The School Board and the State Legislature met to discuss options available to them in order to keep Peterson’s group from meeting. At the time, Peterson was baffled by the response to her request: “What has made it a big deal is the senators have blown this out of proportion,” she said. “All we are asking for is one hour a week in a classroom and a faculty sponsor.” Ultimately, the school board banned all “non-curricular” clubs at local public high schools and then began to redefine selected clubs as “curricular,” in order to allow them to meet. As a result, the East High Gay/Straight Alliance rented space at the school after school hours but had no official standing at the school. They were not allowed to announce meetings or post notices of their activities, and many students at East High had no ideas that the group existed.

In March 1998, student members of two high schools sued the Salt Lake City School Board for the right to express their views in both non-curricular and curricular clubs. With regard to the non-curricular club setting, the trial judge found that the school district had violated the students’ rights only for the school year in which the suit was filed, but not subsequently because the trial judge believed the clubs allowed in the later years were all curricular. In the curricular club setting, the students sought the right to express pro-gay viewpoints, such as having a same-sex marriage debate in the Debate Club. On the eve of the trial, the school district announced to the court a new policy guaranteeing the right to “freely express pro-gay viewpoints” and highlighted a new state rule subjecting teachers to disciplinary proceedings if they engage in anti-gay discrimination.

In December, 1999, based on the district’s guarantees, the trial judge dismissed the remainder of the action because the students had exacted from the district the relief sought in the lawsuit for free expression rights in curricular clubs. The judge rejected the notion that lesbian, gay, bisexual, and transgender issues are always inappropriate in schools, saying, “It would be naďve at best to assume that expression of such views necessarily would involve the advocacy or even the description of particular sexual behavior or practices. Concerns about discussion of human sexuality in the public school setting have little bearing upon a discussion of the role of gay and lesbian persons in the Holocaust, or the orientation of various historical or literary figures and its impact upon their lives and work.” Though the judge’s ruling upholds the prohibition of all non-curricular clubs—including Kelli Peterson’s GSA as originally conceived—it is a critical decision because it opens the door to discussions of lesbian, gay, bisexual, and transgender issues in Utah schools for the first time.
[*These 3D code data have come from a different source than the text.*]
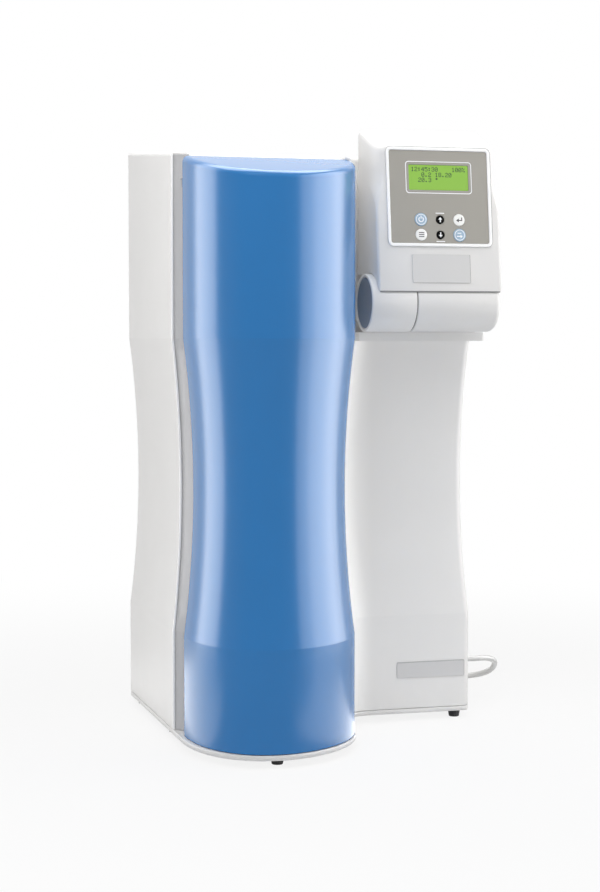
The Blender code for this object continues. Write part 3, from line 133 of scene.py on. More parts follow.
# Text of the display: row, column, letters. Each letter is seven rows of five dots
DISPLAY_COLUMNS = 16
DISPLAY_TEXT = ((0, 0, "12:45:30"), (0, 12, "100%"), (1, 3, "0.2 18.20"), (2, 2, "20.3 *"))
LETTERS = {
    "0": (14, 17, 19, 21, 25, 17, 14), "1": (4, 12, 4, 4, 4, 4, 14), "2": (14, 17, 1, 6, 8, 16, 31),
    "3": (14, 17, 1, 6, 1, 17, 14), "4": (2, 6, 10, 18, 31, 2, 2), "5": (31, 16, 30, 1, 1, 17, 14),
    "8": (14, 17, 17, 14, 17, 17, 14), ".": (0, 0, 0, 0, 0, 12, 12), ":": (0, 12, 12, 0, 12, 12, 0),
    "%": (24, 25, 2, 4, 8, 19, 3), "*": (14, 10, 14, 0, 0, 0, 0), " ": (),
}

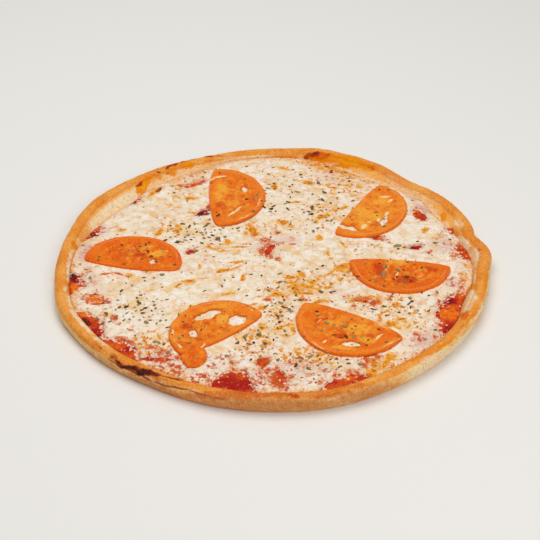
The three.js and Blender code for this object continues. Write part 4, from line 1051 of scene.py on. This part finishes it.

As ideas about curricula and appropriate classroom discussion expand, it is inevitable that definitions of “curricular clubs” will evolve as well.

POSTSCRIPT: Only days after the Utah decision, school board members in Orange County, California voted 7-0 to ban a GSA from El Modena High School claiming that the group’s subject matter is curricular and therefore not protected by the Equal Access Act, which protects only non-curricular clubs. The school board stated that the club’s purpose is sexually related and that the board has a duty to control how sex education is taught and by whom. Some heralded the decision as responsible and a protection of parental rights. Students argued that the goal of the club is to promote tolerance, not sexuality, and to serve as a place where gay and straight students can socialize and do service projects without fear of harassment. Supporters of the club further point out that, though the Gay-Straight Alliance has been categorized as a curricular club, El Modena High School does not reflect lesbian, gay, bisexual, or transgender issues in any of its present curricula or policies. Both the Salt Lake City and Orange County decisions highlight important legal and moral issues. Since the debate over GSAs and LGBT inclusion is still so new, it will likely be some time before a definitive legal precedent is set. In the meantime, each school community must rely on the strength of its mission and sense of justice in doing the right thing for its students.